Wednesday, January 6, 2010

Oh You Know You Want It...

Don't you just love it when something BIG is about to happen in your life and you have no control over it at all. I am a self professed control freak and I like being, well, in control. That being said, it drives me crazy when things happen to me or around me and I cant stick my big fat nosey behind into it.

Enter the boyfriend with.....the ring. My darling significant other and I have been dating for about seven months now and I know, without a doubt that he is my one. He makes me happier than any other guy I have ever been with and I could totally see myself with him from now until the end of time. So naturally I want the big sparkly rock. I wouldn’t have dared to bring it up on my own...that is like the crazy girl relationship death sentence. If you bring up the ring before he is ready then you just look desperate.

However, there comes a time in a girl's life when she starts getting the "I-wanna-husband" itch. This usually occurs around 23 (in the south that is). At this point said girl has umpteen million friends who are all getting engaged and married. Desperation only enters the picture when the girl's younger friends start getting the rock and she has yet to. Now, this is not making light of the marriage itself. For at this point the girl doesn’t just want the perfect ring, she wants the perfect man and the perfect marriage.

As I am nearing that itchy time in my life, I want my happy ending. Not wanting to bring it up first, I waited and waited and waited. So I waited a little more and eventually the boyfriend brought up the topic. I am very sure he regrets having brought it up because now I am driving him up the wall. Every single day I want to ask "sooooo....how’s that proposal thing coming along?" Anything I can do to help you with that? Anything I can do to speed this process along? Hell I even drove 800 miles in one weekend so I could make sure he had the ring. (Which we didn’t get, but that is a whole other story)

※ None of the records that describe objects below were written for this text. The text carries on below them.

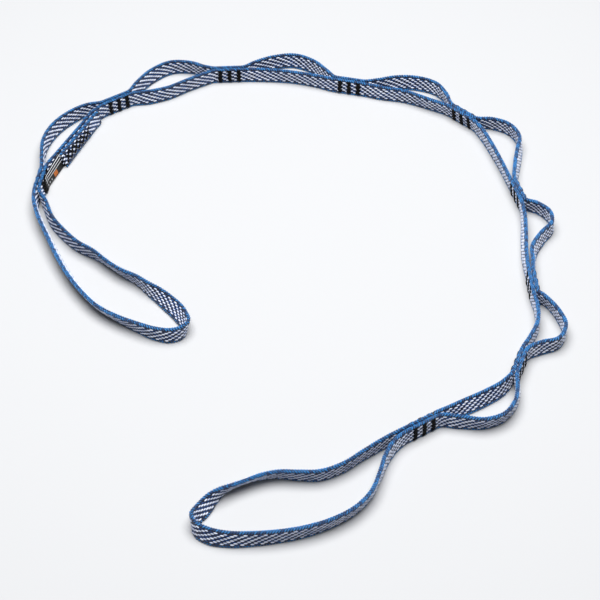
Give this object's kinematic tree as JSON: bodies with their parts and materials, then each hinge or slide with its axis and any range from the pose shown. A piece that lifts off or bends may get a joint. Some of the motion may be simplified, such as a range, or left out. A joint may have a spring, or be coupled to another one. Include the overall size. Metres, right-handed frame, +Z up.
{
  "type": "daisy chain sling",
  "caption": "Flat woven sling lying on edge in a loose C, sewn to itself at bar-tacked stations with small pockets between them and a large eye at each end.",
  "frame": {"origin": "on the surface the sling lies on, under the middle of its outline", "axes": "+Z up, across the web, which stands on edge; +Y towards the back of the C from the right eye's end; +X towards the side with pockets 5 to 7"},
  "size_m": [0.3653, 0.4646, 0.0128],
  "materials": {
    "web": "woven, white and navy with bright blue edges",
    "thread": "dense matte black stitching",
    "label": "satin woven label with pale lines and an orange patch"
  },
  "bodies": {
    "left_eye": {"left_eye_web": "web"},
    "link_1": {"inner_web_1": "web", "outer_web_1": "web", "bar_tacks_1": "thread", "splice_lap": "web", "splice_stitching": "thread", "label": "label", "label_stitching": "thread"},
    "link_2": {"inner_web_2": "web", "outer_web_2": "web", "bar_tacks_2": "thread"},
    "link_3": {"inner_web_3": "web", "outer_web_3": "web", "bar_tacks_3": "thread"},
    "link_4": {"inner_web_4": "web", "outer_web_4": "web", "bar_tacks_4": "thread"},
    "link_5": {"inner_web_5": "web", "outer_web_5": "web", "bar_tacks_5": "thread"},
    "link_6": {"inner_web_6": "web", "outer_web_6": "web", "bar_tacks_6": "thread"},
    "link_7": {"inner_web_7": "web", "outer_web_7": "web", "bar_tacks_7": "thread"},
    "link_8": {"inner_web_8": "web", "outer_web_8": "web", "bar_tacks_8": "thread"},
    "right_eye": {"right_eye_web": "web", "bar_tacks_9": "thread"}
  },
  "joints": [
    {"name": "fold_1", "type": "hinge", "parent": "link_1", "child": "left_eye", "pos_m": [-0.17918, 0.08237, 0.006], "axis": [0, 0, -1], "range_deg": [-15, 15]},
    {"name": "fold_2", "type": "hinge", "parent": "link_2", "child": "link_1", "pos_m": [-0.13814, 0.17372, 0.006], "axis": [0, 0, 1], "range_deg": [-15, 15]},
    {"name": "fold_3", "type": "hinge", "parent": "link_3", "child": "link_2", "pos_m": [-0.05769, 0.21249, 0.006], "axis": [0, 0, -1], "range_deg": [-15, 15]},
    {"name": "fold_4", "type": "hinge", "parent": "link_4", "child": "link_3", "pos_m": [0.03255, 0.20118, 0.006], "axis": [0, 0, 1], "range_deg": [-15, 15]},
    {"name": "fold_5", "type": "hinge", "parent": "link_4", "child": "link_5", "pos_m": [0.11791, 0.16962, 0.006], "axis": [0, 0, 1], "range_deg": [-15, 15]},
    {"name": "fold_6", "type": "hinge", "parent": "link_5", "child": "link_6", "pos_m": [0.15649, 0.08737, 0.006], "axis": [0, 0, -1], "range_deg": [-15, 15]},
    {"name": "fold_7", "type": "hinge", "parent": "link_6", "child": "link_7", "pos_m": [0.16132, -0.00332, 0.006], "axis": [0, 0, 1], "range_deg": [-15, 15]},
    {"name": "fold_8", "type": "hinge", "parent": "link_7", "child": "link_8", "pos_m": [0.15032, -0.07888, 0.006], "axis": [0, 0, -1], "range_deg": [-15, 15]},
    {"name": "fold_9", "type": "hinge", "parent": "link_8", "child": "right_eye", "pos_m": [0.09014, -0.13472, 0.006], "axis": [0, 0, 1], "range_deg": [-15, 15]}
  ]
}
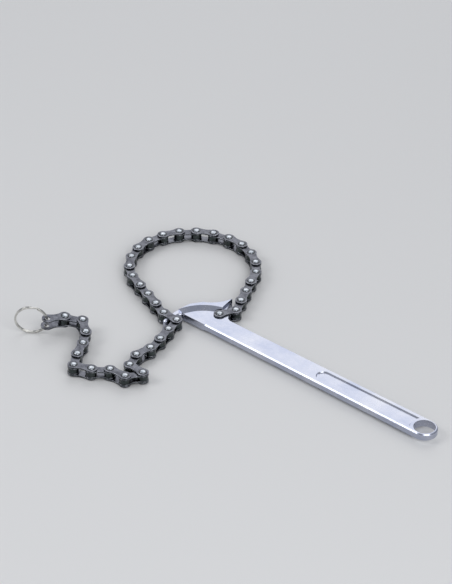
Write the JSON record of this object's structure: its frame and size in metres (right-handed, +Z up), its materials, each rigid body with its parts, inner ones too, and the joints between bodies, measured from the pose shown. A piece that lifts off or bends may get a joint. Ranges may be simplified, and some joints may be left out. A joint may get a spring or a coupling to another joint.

I have to give the bf props though...he has been very patient and is keeping me super excited about it. It is difficult for me because I want the experience to be super wonderful and grand. The way I can ensure that is well...to plan it myself. The only problem is I don’t want to plan it myself. I want him to do it. I want it to be a total and complete surprise but the kind of surprise that is perfect in every aspect. No pressure.

I guess my only option is to trust him and know that the perfect moment will be perfect as long as at the end of the night I get to be engaged to my sweetheart.